Opinión

Ni olvido ni perdón

La corrupción, la maldita corrupción, esa que los partidos políticos, con el PP de abanderado, pretenden que olvidemos, sigue ahí, no es cosa del pasado.
Mientras asistimos estupefactos a las declaraciones de Bárcenas en la Audiencia Nacional, exculpando a la dirección de su partido, inventándose nuevos verbos para justificar el saqueo de las arcas públicas, y satisfecho de "haber podido demostrar el origen" de su fortuna en Suiza; mientras su mujer, como antes Ana Mato o la infanta Cristina, asegura que tenían una vida familiar tan rica que no necesitaban hablar de dinero, la percepción internacional es que somos un país corrupto.
El organismo Trasparencia Internacional publicó ayer los datos de su informe sobre la percepción de la corrupción. Volvemos a obtener el segundo peor resultado histórico. Somos de los países más corruptos de la Unión Europea. Nuestra vergonzosa posición nos sitúa entre Costa Rica y Georgia. Es decir, estamos más cerca de Somalia y Sudán del Sur, los países más corruptos de la tierra, que de Dinamarca o Nueva Zelanda, los ejemplares.
Mientras, los miembros de la familia Pujol siguen, según la fiscalía, presuntamente blanqueando dinero y disfrutando de sus bienes. El último en declarar fue el pequeño, Oleguer, quien volvió a sacar a pasear la supuesta herencia del abuelo como origen de su ingente patrimonio. No se le dio crédito, pero se fue a su casa sin que el juez dictara medidas cautelares; el mismo juez, José de la Mata, que ha denegado la autorización a la policía judicial para realizar un nuevo registro en los domicilios familiares buscando pruebas de sus operaciones en África.

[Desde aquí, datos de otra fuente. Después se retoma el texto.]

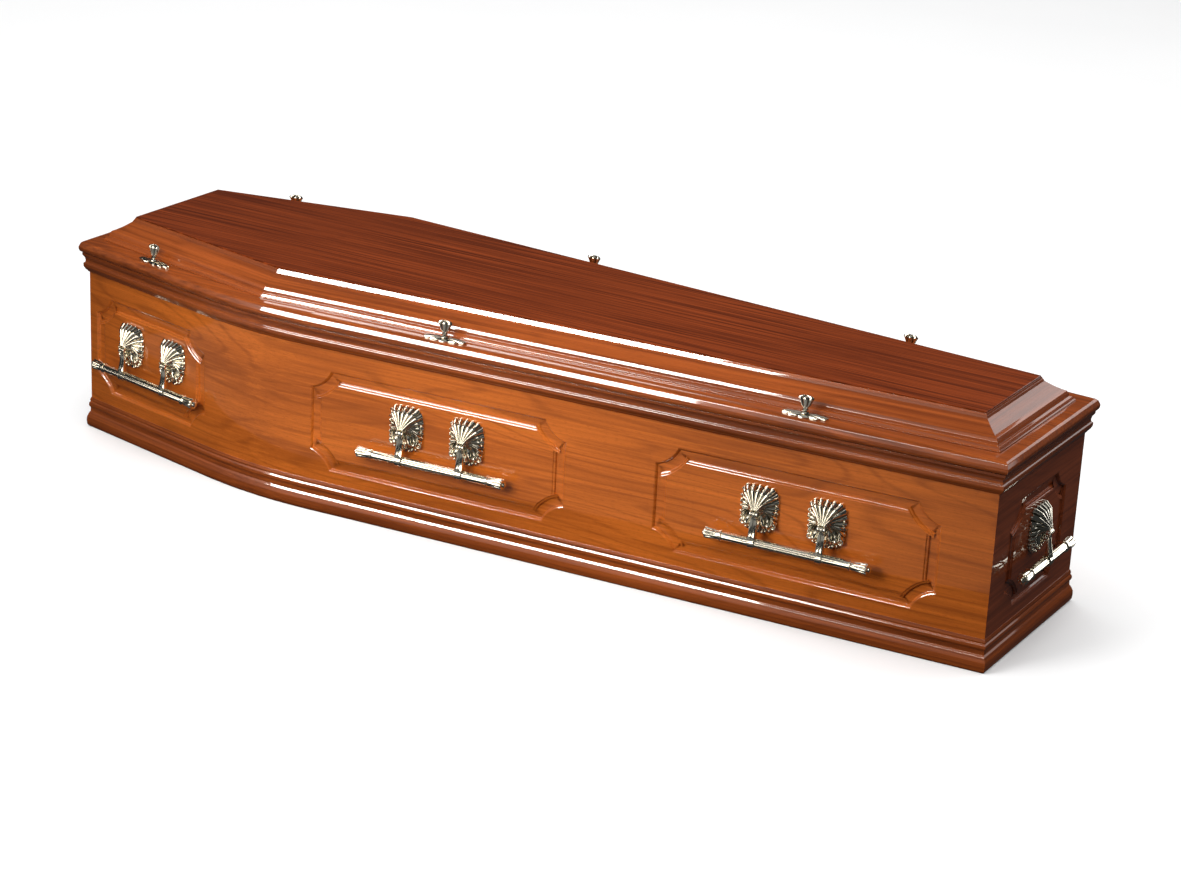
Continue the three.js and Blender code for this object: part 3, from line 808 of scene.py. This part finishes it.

El expolio de los bienes públicos no es privativo de Madrid o Barcelona. No es que Madrid "robe a los catalanes" o viceversa. Aquí los que de verdad roban y a manos llenas son los dirigentes políticos con capacidad de otorgar obra pública. Es una lacra trasversal, asociada a países con escaso control, con instituciones sin prestigio, con una justicia en precario, lenta muy dependiente del poder, y una ciudadanía tolerante.
Afecta pues a todos los estamentos sociales y cada uno debe hacerse mirar la parte de responsabilidad que le toca en esta vergüenza colectiva. Una vergüenza que no solo desprestigia la imagen de un país, afecta negativamente a su comercio exterior y le hace irrelevante en las instituciones internacionales, sino que daña la esencia de la democracia. Esa que tantos años costó recuperar.
En tiempos de incertidumbre, con la extrema derecha asomando la patita en Europa y plenamente instalada en EEUU, solo unas instituciones fuertes, con capacidad fiscalizadora del poder, pueden evitar un retroceso social que nos lleve al mundo de los años treinta del siglo pasado.